When I was younger and didn't own my place, when shopping for an apartment, I always got one on the 2nd or 3rd floor, with a balcony...that way, my tortoise could be outside on nice days while still being safe from theft/predators. 

The only time I ever discussed the "no pets" policy with a landlord, she just looked at my Hermann's tortoise and smiled, then said as long as it didn't bark or hunt songbirds, she was fine w/ it...and about 1-2X a week, brought me her fruit/vegetable leftovers.


----------



## wrmitchell22 (Jul 17, 2011)

Most landlords are concerned with damage and noise so I don't think any would mind a tort  Please keep us posted, no pun intended, hehehe and let us know what you decide


----------



## Lilithlee (Jul 17, 2011)

wrmitchell22 said:


> Most landlords are concerned with damage and noise so I don't think any would mind a tort  Please keep us posted, no pun intended, hehehe and let us know what you decide



I agree, please, keep us updated.


----------



## Tom (Jul 17, 2011)

I vote you keep the tortoise and ditch the boyfriend.

Kristina is right. 15 minutes a day is adequate to meet his UV needs. More is always better, but that is enough. I also agree with several people above about the portable, removable outdoor enclosures. There are lots of creative ways to do this in a small space that won't interfere with the landlord's gardens.

Don't forget you can hibernate him all winter long if that works out for you and him. Done right, I think it is good for them, but they can certainly over winter with out it.
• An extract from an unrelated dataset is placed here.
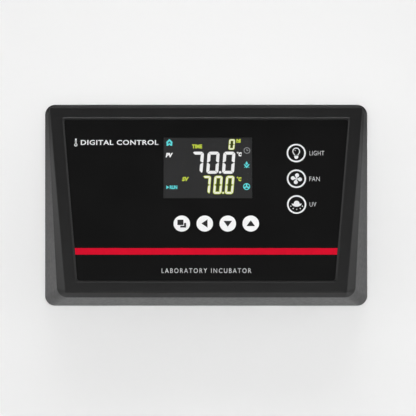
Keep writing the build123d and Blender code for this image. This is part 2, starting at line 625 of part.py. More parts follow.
def power_switch():
    """Flat power device with a metal tab and three legs, its tab against the heat sink."""
    x, z = HEAT_SINK
    x += SINK_BASE
    foot = PARTS_Y + DEVICE_LIFT
    tab = Pos(x + TAB_T / 2, foot + TAB_CENTRE, z) * Box(TAB_T, TAB_H, TAB_W)
    tab -= tab_hole(x + TAB_T / 2, z, 3 * TAB_T)
    body = Pos(x + DEVICE_T / 2, foot + DEVICE_CENTRE, z) * Box(DEVICE_T, DEVICE_H, DEVICE_W)
    for leg in (-1, 0, 1):
        leg_place = Pos(x + LEG_X, PARTS_Y + DEVICE_LIFT / 2, z + leg * LEG_PITCH)
        body += leg_place * Box(LEG_T, DEVICE_LIFT, LEG_W)
    return tab + body


def heat_sink_screw():
    """Screw that clamps the heater's power switch to the heat sink."""
    x, z = HEAT_SINK
    screw = pan_screw(M3_SHANK_R, M3_HEAD_R, M3_HEAD_T, TAB_SCREW_LENGTH)
    return Pos(x + SINK_BASE + TAB_T, PARTS_Y + DEVICE_LIFT + TAB_HOLE, z) * Rot(0, -90, 0) * screw


def along_fuse(x, radius, length):
    """Cylinder on the fuse's axis, centred on that X."""
    return Pos(x, PARTS_Y + FUSE_LIFT, FUSE[1]) * Rot(0, 90, 0) * Cylinder(radius, length)


def fuse_clip(side):
    """Spring clip that grips one end of the fuse: it is open at the top and hollow under the fuse."""
    x = FUSE[0] + side * (FUSE_LENGTH / 2 - CLIP_INSET)
    clip = Pos(x, PARTS_Y + CLIP_T / 2, FUSE[1]) * Box(CLIP_W, CLIP_T, 2 * (FUSE_R + CLIP_WALL))
    clip -= along_fuse(x, FUSE_R + CLIP_GAP, 2 * CLIP_W)
    for middle in (FUSE_LIFT + CLIP_MOUTH / 4, FUSE_LIFT - FUSE_R - CLIP_WALL):
        clip -= Pos(x, PARTS_Y + middle, FUSE[1]) * Box(2 * CLIP_W, CLIP_MOUTH, CLIP_MOUTH)
    return clip


def terminal_block():
    """Row of screw terminals: wire entries face down, screw wells face the rear."""
    x, z = TERMINAL
    body = on_relay_board(x, z, TERMINAL_WAYS * TERMINAL_PITCH, TERMINAL_H, TERMINAL_T)
    step = body.edges().filter_by(Axis.X).group_by(Axis.Y)[-1].sort_by(Axis.Z)[0]
    body = chamfer(step, TERMINAL_CHAMFER)
    entry = Box(ENTRY_W, ENTRY_T, 2 * ENTRY_DEPTH)
    well = Rot(90, 0, 0) * Cylinder(WELL_R, 2 * WELL_DEPTH)
    for way_x in terminal_ways():
        body -= Pos(way_x, PARTS_Y + ENTRY_LIFT, z - TERMINAL_H / 2) * entry
        body -= Pos(way_x, PARTS_Y + TERMINAL_T, z + WELL_OFFSET) * well
    return body


def terminal_ways():
    """X of each way of the terminal block."""
    middle = (TERMINAL_WAYS - 1) / 2
    return [TERMINAL[0] + (i - middle) * TERMINAL_PITCH for i in range(TERMINAL_WAYS)]


def terminal_screw(x):
    """Slotted clamp screw at the bottom of its well."""
    z = TERMINAL[1] + WELL_OFFSET
    start = PARTS_Y + TERMINAL_T - WELL_DEPTH
    screw = extrude(upright(start) * Pos(x, z) * Circle(CLAMP_R), amount=-CLAMP_T)
    return screw - Pos(x, start + CLAMP_T, z) * Box(3 * CLAMP_R, 2 * CLAMP_SLOT_DEPTH, CLAMP_SLOT_W)


def ribbon_cable():
    """Flat cable from the display board, up behind it, through the tray and down to the relay board."""
    from_board = behind(BOARD_FRONT + BOARD_T + RIBBON_PLANE)
    start = from_board.from_local_coords((TRAY_SLOT_X, RIBBON_V, 0))
    rise = (TRAY_SLOT_Z - start.Z) * FACE_SLOPE
    end_y = PARTS_Y + RIBBON_PLANE
    points = [
        (start.Y, start.Z),
        (start.Y + rise, TRAY_SLOT_Z),
        (end_y, TRAY_SLOT_Z),
        (end_y, RIBBON_Z),
    ]
    route = FilletPolyline(*[Plane.YZ.from_local_coords((y, z, 0)) for y, z in points], radius=RIBBON_BEND_R)
    across = Plane(origin=route @ 0, x_dir=(1, 0, 0), z_dir=route % 0)
    strip = sweep(across * Rectangle(RIBBON_W, RIBBON_T), path=route)
    return Pos(TRAY_SLOT_X, 0, 0) * strip


def ribbon_socket(plane, x, v):
    """Cable socket, plugged into its header, slotted for the cable that leaves it sideways."""
    seat = plane.offset(-HEADER_FLOOR - SOCKET_SEAT)
    body = extrude(seat * Pos(x, v) * Rectangle(SOCKET_W, SOCKET_H), amount=-SOCKET_T)
    slot = plane.offset(-RIBBON_PLANE + RIBBON_T / 2 + RIBBON_SLOT_GAP)
    mouth = Rectangle(RIBBON_W + 2 * RIBBON_SLOT_SIDE, 2 * SOCKET_H)
    return body - extrude(slot * Pos(x, v) * mouth, amount=-RIBBON_T - 2 * RIBBON_SLOT_GAP)


def ribbon_header(plane, x, v):
    """Open box header on a board."""
    outline = Rectangle(HEADER_W, HEADER_H)
    outline -= Rectangle(HEADER_W - 2 * HEADER_WALL, HEADER_H - 2 * HEADER_WALL)
    walls = extrude(plane * Pos(x, v) * outline, amount=-HEADER_T)
    return walls + extrude(plane * Pos(x, v) * Rectangle(HEADER_W, HEADER_H), amount=-HEADER_FLOOR)


def save_bezel_group():
    """The bezel, and what lies in its face."""
    save("bezel", bezel())
    save("bezel_gasket", gasket())
    save("bezel_screws", *bezel_screws())
    save("printed_film", film())
    save("display_window", display_window())
    for name, (x, v, radius) in KEYS.items():
        save(f"key_{name}", key(x, v, radius))
        save(f"plunger_{name}", switch_plunger(x, v))


def save_display_group():
    """The display board, and what is soldered or screwed to it."""
    save("display_cell", display_slab(CELL_W, CELL_H, CELL_FRONT, CELL_T))
    guide_w, guide_h = CELL_W - 2 * LIGHT_GUIDE_INSET, CELL_H - 2 * LIGHT_GUIDE_INSET
    save("display_light_guide", display_slab(guide_w, guide_h, CELL_FRONT + CELL_T, LIGHT_GUIDE_T))
    save("display_holder", display_holder())
    save("display_pins", *display_pins())
    save("display_board", display_board())
    save("display_board_screws", *board_screws())
    save("key_switches", *[switch_body(x, v) for x, v, _ in KEYS.values()])
    save("controller_chip", on_display_board(*CONTROLLER_CHIP))
    save("display_driver_chips", *[on_display_board(*chip) for chip in DRIVER_CHIPS])
    save("clock_crystal", on_display_board(*CLOCK_CRYSTAL))
    save("buzzer", disc(behind(BOARD_FRONT + BOARD_T), BUZZER_X, BUZZER_V, BUZZER_R, BUZZER_T))


def save_tray_group():
    """The tray, the relay board and its parts."""
    save("tray", tray())
    save("tray_nuts", *[hex_nut(x, z) for x, z in STUDS])
    save("tray_washers", *[washer(x, z) for x, z in STUDS])
    save("relay_board", relay_board())
    save("relay_board_spacers", *[relay_board_spacer(x, z) for x, z in RELAY_BOARD_FIXINGS])
    save("relay_board_screws", *relay_board_screws())
    relays = [on_relay_board(x, z, RELAY_W, RELAY_H, RELAY_T) for x, z in RELAYS]
    save("relays", *[softened(block, RELAY_EDGE_R) for block in relays])
    save("transformer_core", transformer_core())
    save("transformer_coil", transformer_coil())
    save("heat_sink", heat_sink())
    save("heater_power_switch", power_switch())
    save("heat_sink_screw", heat_sink_screw())
    save("fuse", along_fuse(FUSE[0], FUSE_R, FUSE_LENGTH))
    save("fuse_clips", fuse_clip(-1), fuse_clip(1))
    save("suppression_capacitor", softened(on_relay_board(*SUPPRESSION_CAPACITOR), CAPACITOR_EDGE_R))
    save("varistor", varistor())
    save("smoothing_capacitors", *[can(*size) for size in SMOOTHING_CAPACITORS])
    save("driver_chip", on_relay_board(*DRIVER_CHIP, start=DRIVER_CHIP_LIFT))
    save("terminal_block", terminal_block())
    save("terminal_screws", *[terminal_screw(way_x) for way_x in terminal_ways()])
    save("sensor_socket", on_relay_board(*SENSOR_SOCKET))


def save_ribbon_group():
    """The cable between the boards, with its headers and sockets."""
    ends = [(behind(BOARD_FRONT + BOARD_T), RIBBON_V), (upright(PARTS_Y), RIBBON_Z)]
    save("ribbon_cable", ribbon_cable())
    save("ribbon_headers", *[ribbon_header(plane, TRAY_SLOT_X, v) for plane, v in ends])
    save("ribbon_sockets", *[ribbon_socket(plane, TRAY_SLOT_X, v) for plane, v in ends])


def main():
    os.makedirs("parts", exist_ok=True)
    save("front_sheet", front_sheet())
    save("tray_studs", *[stud(x, z, STUD_LENGTH) for x, z in STUDS])
    save("earth_stud", stud(*EARTH_STUD, EARTH_STUD_LENGTH))
    save_bezel_group()
    save_display_group()
    save_tray_group()
    save_ribbon_group()


main()
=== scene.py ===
"""Looks of a laboratory incubator's control panel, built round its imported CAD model.

Blender works in metres, in the CAD frame: +Z up, +X to the user's right, and the panel faces -Y. The flat
pieces are drawn in millimetres on the leaning face (x to the right, y up the slope, z out of the face, with
z = 0 on the printed film) or on the rear side of the relay board, and then placed by a matrix.
"""

import json
import math
import random

import bmesh
import bpy
from mathutils import Matrix, Vector


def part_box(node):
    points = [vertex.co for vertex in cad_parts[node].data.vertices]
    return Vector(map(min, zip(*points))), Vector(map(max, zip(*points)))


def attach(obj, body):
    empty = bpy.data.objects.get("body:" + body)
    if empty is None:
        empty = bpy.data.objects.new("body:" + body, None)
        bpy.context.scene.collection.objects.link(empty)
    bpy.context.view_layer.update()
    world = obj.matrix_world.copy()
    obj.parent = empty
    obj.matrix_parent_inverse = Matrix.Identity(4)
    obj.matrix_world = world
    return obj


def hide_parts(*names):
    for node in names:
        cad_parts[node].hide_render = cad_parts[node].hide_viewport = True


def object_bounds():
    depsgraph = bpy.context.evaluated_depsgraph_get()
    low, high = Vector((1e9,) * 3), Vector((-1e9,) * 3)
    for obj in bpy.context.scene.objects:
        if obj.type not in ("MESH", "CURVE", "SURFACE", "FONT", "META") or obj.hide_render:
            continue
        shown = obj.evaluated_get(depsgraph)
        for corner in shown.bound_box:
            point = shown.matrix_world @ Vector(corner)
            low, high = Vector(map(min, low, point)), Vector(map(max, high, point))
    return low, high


MM = 0.001
TOUCHING, MERGED = 1e-6, 1e-4  # corners closer than this are one corner
PRINT_T = 0.02  # thickness of a print, in millimetres
ROUNDED, NODE_ROUNDED = 35.0, 30.0  # edges that turn by more degrees than this stay sharp
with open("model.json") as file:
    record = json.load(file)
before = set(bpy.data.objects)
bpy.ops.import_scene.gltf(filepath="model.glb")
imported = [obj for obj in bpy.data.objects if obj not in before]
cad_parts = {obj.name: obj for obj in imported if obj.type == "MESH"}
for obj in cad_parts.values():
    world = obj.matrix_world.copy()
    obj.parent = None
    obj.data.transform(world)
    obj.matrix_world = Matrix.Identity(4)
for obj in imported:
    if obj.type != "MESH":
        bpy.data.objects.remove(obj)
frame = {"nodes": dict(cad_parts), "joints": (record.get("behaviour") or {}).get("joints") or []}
nodes = frame["nodes"]
cad_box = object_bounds()
chance = random.Random(11)

# ------------------------------------------------------------------ places

FILM_TOP = 57.7  # height of the film's top edge above the face's origin, along the slope
FILM_HALF_TOP, FILM_HALF_BOTTOM = 92.5, 82.7
FILM_BOTTOM = -49.8
CELL_DEPTH = -0.62  # front of the display cell, behind the film's front
KEY_CENTRES = {
    name: sum(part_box("key_" + name), Vector()) / 2
    for name in ("menu", "left", "down", "up", "light", "fan", "uv")
}


def face_matrix():
    """Millimetres on the leaning face to the row frame."""
    out = -Vector(frame["joints"][0]["axis"]).normalized()
    right = Vector((1, 0, 0))
    up = out.cross(right)
    film = [v.co for v in nodes["printed_film"].data.vertices]
    front = max(out.dot(p) for p in film)
    top = max(up.dot(p) for p in film)
    origin = out * front + up * (top - FILM_TOP * MM)
    axes = Matrix((right, up, out)).transposed().to_4x4()
    return Matrix.Translation(origin) @ axes @ Matrix.Scale(MM, 4)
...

Good luck whichever way you decide to go. No flak from this forum. We support people who are trying to do the best thing for their tortoises.


----------



## sara (Jul 17, 2011)

mstodd said:


> Hey everyone,
> 
> I am trying to decide what to do about my situation. If you could please read below and tell me what you think, I would really appreciate any advice.
> Some details:
> ...



Well I can certianly relate to exactly what you are going thru! 
I had a darling little red foot in Wyoming. My husband and i had to re-locate to Alaska in the dead of winter and i was dead set on taking bert with me. It broke my heart just thinking of leaving him! Yes I even cried about it. I had it all planned out. everything from hot packs and an electric blanket! 50 below temps werent going to stop me!
But then the reality set in and i knew i just couldnt do it. If he actually made here and not get sick or freeze to death, he would be have to be inside all the time.
Luckly, i also posted my situation on here and asked for help. Got tons of advice. then one person offered to take him or foster him till i got back down to the lower 48. It wasnt easy, but i went ahead and sent bert to florida to live with many others of his kind. I get regular photos and updates on him (who may actually be a her!) and i know that when i get back to the lower 48 if i want i could get him/her back or i was promised ahatchling when she Lays. So, while bert is soaking up the sun, i get jelous while in -50 temps, but it was the right thing to do.
Everyone also warned me agianst rescues. If you do decide to re home your tort, be sure whoever it goes to has the knowledge and room for it. and perhaps have something in writing that if that person has to give it up, they have to call you first. Good luck.


----------



## webskipper (Jul 17, 2011)

Bert could be Roberta.

I agree, make a wonderful little habitat indoors with the best lighting and a secure stand. I recommend the 100w zoomed reptisun lamp, mini dome fixture and rigid stand.

Buy a used bookcase and waterproof the inside with polyurethane or something acrylic. Doesn't matter too much because in a year you'll want something bigger and deeper. Lots of ways to do an indoor setup are right here on the best source for Torts.


----------



## dmmj (Jul 17, 2011)

Ideally you want to keep them outside, but a more than adequate home can be done indoors, plus as long as you take him outside he should be fine. Do what you think is best for the tortoise ,but I would try and find a way to keep him.


----------